Quinn wasn't a visitor-center kind of guy, so after he'd satisfied himself with the view of the old house outside, he left the clamor of touring children and headed down the lane, past the low stone wall, and toward the beach, where he could hear the ocean surf. He found a comfortable spot to rest, and after that day, he'd come again and again, sitting for an hour or two at a time, just to think.

There was something about that old house. It stayed with him. He'd read a little of what was available on the outside of the historic structure. Long ago, so long that there had hardly been any white people on the continent at all, someone had the faith to come. Start a new family – the home's original builder, Henry Whitfield, had nine children. They'd left everything they'd known, and crossed the ocean. They brought the best of their own world with them – their religion, their language.
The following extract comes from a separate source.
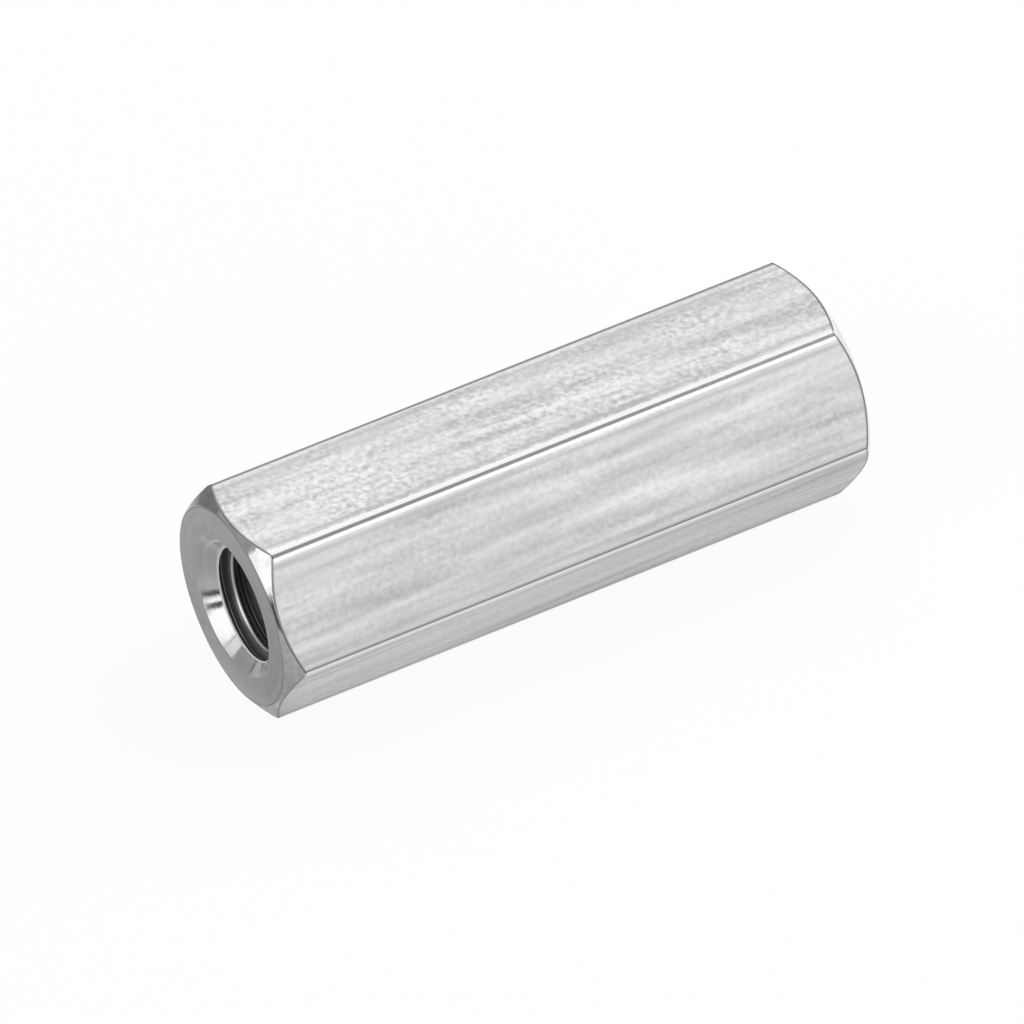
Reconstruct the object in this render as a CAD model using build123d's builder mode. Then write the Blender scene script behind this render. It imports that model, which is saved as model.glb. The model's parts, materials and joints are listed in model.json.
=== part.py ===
from build123d import *

import math
import os

# Coupling nut, M8 x 40, 13 mm across the flats. Lengths are in millimetres.
# It lies on one of its flats with its axis along X. The origin is under its middle, on the
# surface that it lies on.

# Hexagonal drawn bar, its corners slightly rounded
across_flats = 13.0
nut_length = 40.0
corner_radius = 0.5

# Chamfers turned on both ends. Each is a cone that starts at a circle on the end face,
# a little inside the flats, and takes the hexagon's corners back.
face_diameter = 12.6
chamfer_angle = 36.0  # degrees back from the end face

# Tapped through, M8 x 1.25. The bore is plain, at the thread's basic minor diameter.
thread_diameter = 8.0
thread_pitch = 1.25
countersink_diameter = 9.0
countersink_angle = 90.0  # degrees, both sides together

# A basic metric thread is 5/8 as deep as the sharp 60 degree triangle on its pitch
sharp_height = thread_pitch * math.sin(math.radians(60))
minor_diameter = thread_diameter - 2 * 5 / 8 * sharp_height

# The nut's axis is level, half the height of the lying hexagon above the surface
axis_height = across_flats / 2
nut_axis = Axis((0, 0, axis_height), (1, 0, 0))

# A plane on each end, facing out of the nut, and a level one along the axis for half sections,
# where x runs along the nut from its middle and y is the radius
near_end = Plane(origin=(-nut_length / 2, 0, axis_height), x_dir=(0, 1, 0), z_dir=(-1, 0, 0))
far_end = Plane(origin=(nut_length / 2, 0, axis_height), x_dir=(0, 1, 0), z_dir=(1, 0, 0))
half_section = Plane.XY.offset(axis_height)

# The turned blank is wider than the hexagon's sharp corners, so only its cones cut the bar
blank_margin = 0.5
blank_radius = across_flats / math.sqrt(3) + blank_margin
chamfer_depth = (blank_radius - face_diameter / 2) * math.tan(math.radians(chamfer_angle))

with BuildPart() as coupling_nut:
    # The bar, with flats below and above
    with BuildSketch(near_end):
        RegularPolygon(across_flats / 2, 6, major_radius=False)
        fillet(vertices(), corner_radius)
    extrude(amount=-nut_length)

    # Both ends turned to their chamfers
    with BuildSketch(half_section):
        with BuildLine():
            Polyline(
                (-nut_length / 2, 0),
                (-nut_length / 2, face_diameter / 2),
                (-nut_length / 2 + chamfer_depth, blank_radius),
                (nut_length / 2 - chamfer_depth, blank_radius),
                (nut_length / 2, face_diameter / 2),
                (nut_length / 2, 0),
                close=True,
            )
        make_face()
    revolve(axis=nut_axis, mode=Mode.INTERSECT)

    # Bored through and countersunk at each mouth
    with Locations(near_end, far_end):
        CounterSinkHole(
            minor_diameter / 2,
            countersink_diameter / 2,
            counter_sink_angle=countersink_angle,
        )

coupling_nut.part.label = "coupling_nut"

os.makedirs("parts", exist_ok=True)
export_step(coupling_nut.part, "parts/coupling_nut.step")
print("minor diameter", round(minor_diameter, 4))
print("volume, cubic mm", round(coupling_nut.part.volume, 1))
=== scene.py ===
import json
import math

import bmesh
import bpy
import numpy as np
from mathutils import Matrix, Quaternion, Vector


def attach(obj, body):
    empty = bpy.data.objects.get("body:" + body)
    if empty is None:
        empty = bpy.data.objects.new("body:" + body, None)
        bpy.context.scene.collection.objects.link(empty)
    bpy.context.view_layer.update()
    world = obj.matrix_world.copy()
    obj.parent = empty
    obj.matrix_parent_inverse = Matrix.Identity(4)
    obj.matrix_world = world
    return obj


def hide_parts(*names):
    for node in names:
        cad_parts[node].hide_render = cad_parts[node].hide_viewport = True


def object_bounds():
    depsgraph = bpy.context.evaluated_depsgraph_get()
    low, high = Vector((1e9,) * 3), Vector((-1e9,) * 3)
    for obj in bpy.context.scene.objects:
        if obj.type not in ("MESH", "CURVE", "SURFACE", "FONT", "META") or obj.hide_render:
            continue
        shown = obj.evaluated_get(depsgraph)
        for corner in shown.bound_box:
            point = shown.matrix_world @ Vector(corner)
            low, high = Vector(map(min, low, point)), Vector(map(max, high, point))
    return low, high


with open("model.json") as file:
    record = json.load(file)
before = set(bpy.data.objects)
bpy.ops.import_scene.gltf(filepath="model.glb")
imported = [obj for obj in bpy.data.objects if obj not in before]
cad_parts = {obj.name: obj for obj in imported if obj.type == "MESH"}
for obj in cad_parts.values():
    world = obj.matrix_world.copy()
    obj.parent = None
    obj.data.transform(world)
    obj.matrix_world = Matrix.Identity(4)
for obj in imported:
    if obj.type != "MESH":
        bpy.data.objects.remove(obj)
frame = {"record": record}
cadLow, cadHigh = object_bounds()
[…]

Their traditions. And they'd left the old shit, the persecution, behind. In this new world, knowing no one, with no technology, they'd begun again, with the outcome unknown. All they had were their firearms, their bible, and a stone wall that the other locals used like a fort, in times of attack. He wasn't down with the way people had eventually oppressed the native population, but the original pioneers had been far too outnumbered to be anything other than scared shitless. It really took balls. They couldn't have foreseen the outcome – they all could easily have died. Themselves, and their children. A massacre or a famine, or some disease - they wouldn't have even left a mark, except maybe a stacked stone foundation, overgrown with ferns, and shadowed in mystery.

Every day on his walk, Quinn's feet took him past the old stone house, and his mind reviewed risk and reward. He thought about Carrie, about Max, about Saul and the agency. His past - what little he had of a childhood - and his hard-charging adulthood, up until the gas attack and the stroke. And for the first time, he considered his solitary future. He thought about the years he'd waited, and the number of times he'd hoped Carrie would notice his silent, devoted love. He thought about waiting longer, and going back to New York.

There had been a great deal of waiting in his life. He was 40 years old. As he sat staring out at the ocean, trying to focus on the vanishing point in the distance, it hit him that he wasn't getting any of that time back. Standing up on the beach, he swept the sand off his seat, and threw the end of a bag of potato chips to the seagulls, carefully depositing the empty sack in a waste can. He walked slowly back towards the safe house, his head down, his limp less pronounced, his shoulders squared.

He stopped in front of the memorial statue of Henry Whitfield on the way back to the cottage. If there was time left for him to pioneer anything, then he'd have to start on that voyage soon. Risk and reward. He was sure that the Whitfields had left people and places behind that they would miss – but he also suspected they found new places and people to love, right here. Or they wouldn't have stayed and thrived.

"Right, Henry?" Quinn asked the statue out loud. Then, suddenly becoming conscious that it might be a little crazy to be seen talking out loud to a statue, he turned his cap back towards the ground and hustled back to the safe house. He had some packing to do.